PRENSA INTERNACIONAL
Noviembre 14, 2003

La lengua del castrismo

Rafael Rojas. El Nuevo Herald, 14 de noviembre de 2003.

Uno de los testigos privilegiados del nazismo, Victor Klemperer, dedicó un libro al estudio del férreo y sofisticado control que ejerció la dictadura hitleriana sobre el habla de los alemanes. El texto de Klemperer, La lengua del Tercer Reich, y el interés de Stalin por la lingüística rusa deberían bastarnos para advertir la importancia que el totalitarismo concede al lenguaje. Un régimen simbólicamente hermético, como el totalitario, ejerce su dominio por medio de las palabras. De ahí que no sólo produzca algunos términos que movilizan el odio al enemigo, que es el sentimiento básico del totalitarismo, sino que combata otros, cuyos significados pueden amenazarlo.

Es muy conocido el rosario de términos peyorativos ideado por el castrismo para denigrar a opositores y exiliados: gusanos, mercenarios, traidores, terroristas, escoria, mafia... Pero este autoritarismo lingüístico no se agota en la fabricación de calificativos humillantes. Toda vez que su función es combatir significados peligrosos, también intenta deslegitimar aquellas palabras que crean un campo semántico positivo para la crítica o la oposición al régimen.

En el caso del gobierno de Fidel Castro, este control del habla se manifiesta por medio de una guerra etimológica contra dos palabras incómodas: exilio y disidencia.

Los ataques del régimen cubano a la noción de exilio podrían ser documentados de múltiples formas. En México le escuché la siguiente afirmación a un escritor incondicional de Fidel Castro: ''¿Por qué hablar de exilio? Martí no hablaba de exilio, hablaba de emigración''. Martí, en efecto, usó más la palabra emigración que la palabra exilio, pero esto se debía a que en el lenguaje de su época el exilio, esto es, el abandono del país por oposición a un gobierno, estaba asociado al castigo del destierro: la deportación que el propio régimen aplicaba contra sus opositores.

En el habla oficial del castrismo no existe la palabra exilio. Existe, eso sí, el término de ''contrarrevolución externa'', que, por supuesto, asume el mismo significado desde 1959 hasta la fecha, desde Manolo Ray hasta Carlos Alberto Montaner. Y existe, sobre todo, el de ''emigración económica'', es decir, el éxodo de centenares de miles de cubanos que no soportan los sacrificios que demanda el socialismo y que se largan a cualquier ciudad del planeta, arriesgando tantas veces la propia vida, no porque desaprueben el régimen político, sino porque tienen "altas expectativas de bienestar material''.

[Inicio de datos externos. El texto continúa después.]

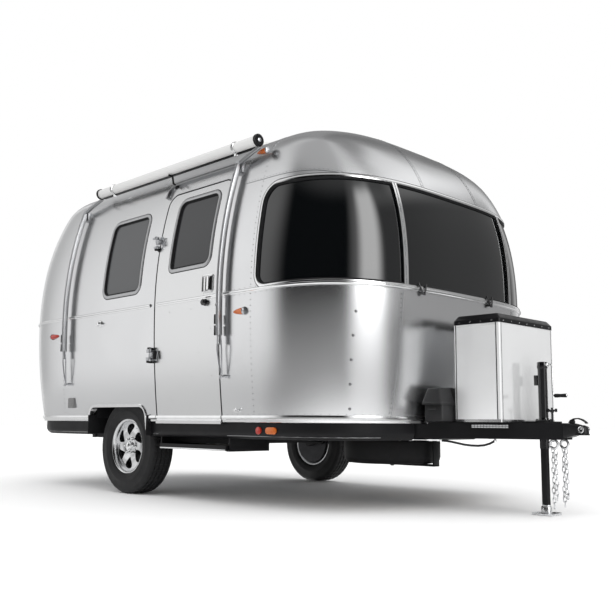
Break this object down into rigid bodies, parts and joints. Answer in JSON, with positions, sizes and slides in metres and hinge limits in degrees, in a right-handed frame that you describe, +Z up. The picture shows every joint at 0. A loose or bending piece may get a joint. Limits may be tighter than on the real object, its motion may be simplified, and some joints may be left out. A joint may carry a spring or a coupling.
{
  "type": "single-axle travel caravan",
  "caption": "Travel caravan with a riveted aluminium shell, entry door, wrap-round front windows, wheels, hitch frame with jack, and a rolled awning.",
  "frame": {"origin": "middle of the bounding box, at floor level under the tyres and the jack foot", "axes": "+X forward to the hitch, +Y to the road side (the left), +Z up"},
  "size_m": [5.047, 2.5226, 2.8749],
  "materials": {
    "black_steel": "satin black paint",
    "dark_steel": "black paint over steel",
    "zinc_steel": "zinc plated",
    "white_aluminium": "smooth pale paint",
    "black_lid": "semi-gloss black",
    "battery_plastic": "textured black",
    "hose_and_brass": "black rubber hose with brass fittings",
    "alloy": "machined and clear-coated",
    "tyre": "black rubber",
    "plywood": "sealed plywood",
    "underside": "dull sheet",
    "black_skirt": "satin black",
    "polished_aluminium": "semi-polished, riveted",
    "dark_glass": "dark tint",
    "bright_trim": "bright anodised",
    "awning_metal": "satin anodised",
    "awning_cover": "pale metal cover",
    "amber_lens": "moulded lens",
    "red_lens": "moulded lens",
    "white_plastic": "moulded"
  },
  "bodies": {
    "root": {"main_frame": "black_steel", "hitch_frame": "black_steel", "coupler": "black_steel", "coupler_latch": "dark_steel", "jack_tube": "black_steel", "jack_crank": "zinc_steel", "safety_chains": "zinc_steel", "gas_cover": "white_aluminium", "battery_box": "battery_plastic", "gas_line": "hose_and_brass", "axle": "black_steel", "spare_wheel": "tyre", "floor_deck": "plywood", "belly_pan": "underside", "belly_skirt": "black_skirt", "wheel_houses": "black_skirt", "side_wall_right": "polished_aluminium", "side_wall_left": "polished_aluminium", "roof_panel": "polished_aluminium", "front_dome": "polished_aluminium", "rear_dome": "polished_aluminium", "front_windows": "dark_glass", "side_windows": "dark_glass", "rear_window": "dark_glass", "door_hinges": "zinc_steel", "trim_rails": "bright_trim", "awning_roller": "awning_cover", "awning_arms": "awning_metal", "rear_bumper": "black_steel", "marker_lights": "amber_lens", "tail_lights": "red_lens", "roof_vent_base": "white_plastic", "roof_cooler": "white_plastic"},
    "wheel_right": {"wheel_right_rim": "alloy", "wheel_right_tyre": "tyre"},
    "wheel_left": {"wheel_left_rim": "alloy", "wheel_left_tyre": "tyre"},
    "door": {"entry_door": "polished_aluminium", "door_window": "dark_glass", "door_trim": "bright_trim"},
    "gas_lid": {"gas_cover_lid": "black_lid"},
    "jack_leg": {"jack_leg": "dark_steel"},
    "stabiliser_right": {"stabiliser_right": "black_steel"},
    "stabiliser_left": {"stabiliser_left": "black_steel"},
    "step": {"entry_step": "black_steel"},
    "hatch": {"hatch_door": "polished_aluminium"},
    "vent_lid": {"roof_vent_lid": "white_plastic"}
  },
  "joints": [
    {"name": "wheel_right_spin", "type": "hinge", "parent": "root", "child": "wheel_right", "pos_m": [-0.693, 0, 0.359], "axis": [0, 1, 0], "continuous": true},
    {"name": "wheel_left_spin", "type": "hinge", "parent": "root", "child": "wheel_left", "pos_m": [-0.693, 0, 0.359], "axis": [0, 1, 0], "continuous": true},
    {"name": "door_swing", "type": "hinge", "parent": "root", "child": "door", "pos_m": [-0.23, -1.2503, 1.028], "axis": [0, -0.0342, -0.9994], "range_deg": [0, 160]},
    {"name": "gas_lid_swing", "type": "hinge", "parent": "root", "child": "gas_lid", "pos_m": [1.781, 0, 1.1703], "axis": [0, -1, 0], "range_deg": [0, 85]},
    {"name": "jack_wind", "type": "slide", "parent": "root", "child": "jack_leg", "axis": [0, 0, 1], "range_m": [0, 0.24]},
    {"name": "stabiliser_right_drop", "type": "hinge", "parent": "root", "child": "stabiliser_right", "pos_m": [-1.80382, -0.71, 0.421], "axis": [0, 1, 0], "range_deg": [0, 85]},
    {"name": "stabiliser_left_drop", "type": "hinge", "parent": "root", "child": "stabiliser_left", "pos_m": [-1.80382, 0.71, 0.421], "axis": [0, 1, 0], "range_deg": [0, 85]},
    {"name": "step_pull", "type": "slide", "parent": "root", "child": "step", "axis": [0, -1, 0], "range_m": [0, 0.24]},
    {"name": "hatch_swing", "type": "hinge", "parent": "root", "child": "hatch", "pos_m": [0.46, 1.22135, 0.983], "axis": [1, 0, 0], "range_deg": [0, 100]},
    {"name": "vent_lid_swing", "type": "hinge", "parent": "root", "child": "vent_lid", "pos_m": [-1.452, 0, 2.67589], "axis": [0, -1, 0], "range_deg": [0, 60]}
  ]
}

En la retórica gubernamental de este insólito marxismo tampoco existen las palabras disidencia u oposición. En dos piezas recientes del lenguaje totalitario, que deberán exhibirse algún día en el museo de la propaganda revolucionaria, Los disidentes (La Habana, Editora Política, 2003) de Rosa Miriam Elizalde y Luis Báez, y El Camaján (La Habana, Editora Política, 2003) de Arleen Rodríguez y Lázaro Barredo, toda la bajeza y mezquindad de un periodismo servil y apologético se ponen en función de despojar de cualquier contenido positivo las palabras disidencia y oposición.

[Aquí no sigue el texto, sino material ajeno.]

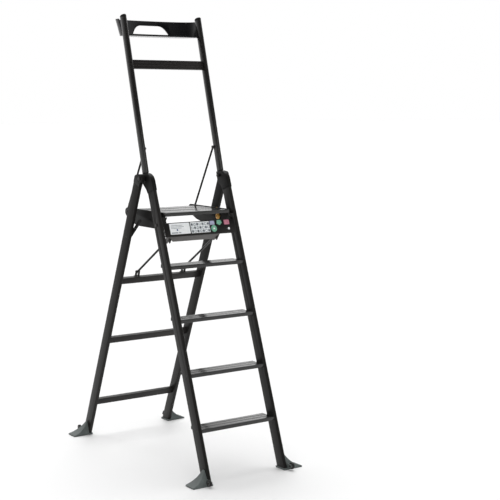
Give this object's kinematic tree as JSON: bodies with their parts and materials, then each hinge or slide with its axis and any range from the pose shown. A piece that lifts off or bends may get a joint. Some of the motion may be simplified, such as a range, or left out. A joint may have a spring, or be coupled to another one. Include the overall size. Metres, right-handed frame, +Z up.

En Cuba, según estos autores, no hay, no puede haber disidencia porque Estados Unidos es el único opositor posible del gobierno de Fidel Castro, que es el verdadero disidente mundial. De haberla, sería pues una disidencia entre comillas, falsa, subordinada al enemigo externo. En el lugar que legítimamente ocupa esa disidencia cubana, la oposición democrática y soberana de la isla, el gobierno de Fidel Castro ordena que se vea una ''contrarrevolución interna'', una extraña ''brigada de mercenarios'' pacíficos y moderados que propone reformas constitucionales a la Asamblea Nacional de Poder Popular.

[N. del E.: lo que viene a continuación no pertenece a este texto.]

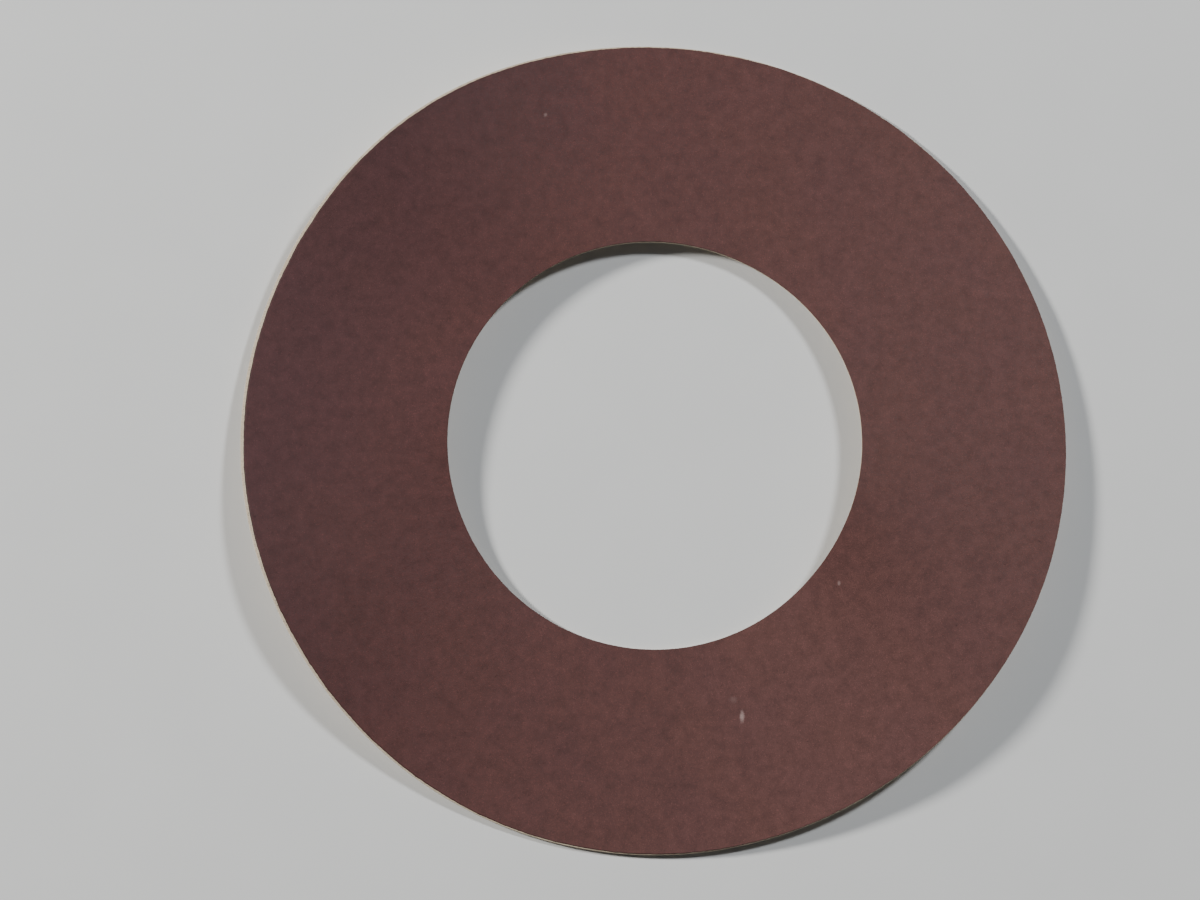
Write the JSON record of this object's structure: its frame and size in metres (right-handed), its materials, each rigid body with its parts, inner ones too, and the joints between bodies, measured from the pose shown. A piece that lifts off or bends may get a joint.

Victor Serge, el gran escritor ruso-francés que, como Trotsky, llegó a México huyendo de Stalin, decía en sus Memorias de un revolucionario que lo que menos tolera el totalitarismo es el ''sentido crítico'', el ''derecho a pensar diferente'', y por eso se ''empeña en exterminarlo'' a través de la difamación (''no eres disidente'') o el escamoteo (''el disidente soy yo''). Serge, encarnación de la disidencia y el exilio antiestalinistas, alertaba que mientras un disidente interroga, niega, discrepa y argumenta, en un ejercicio cabal de esa "intransigencia tolerante'' que lo caracteriza, el poder totalitario lanza "ráfagas de injurias, proferidas a voz en cuello, para tratar de cubrir su voz''.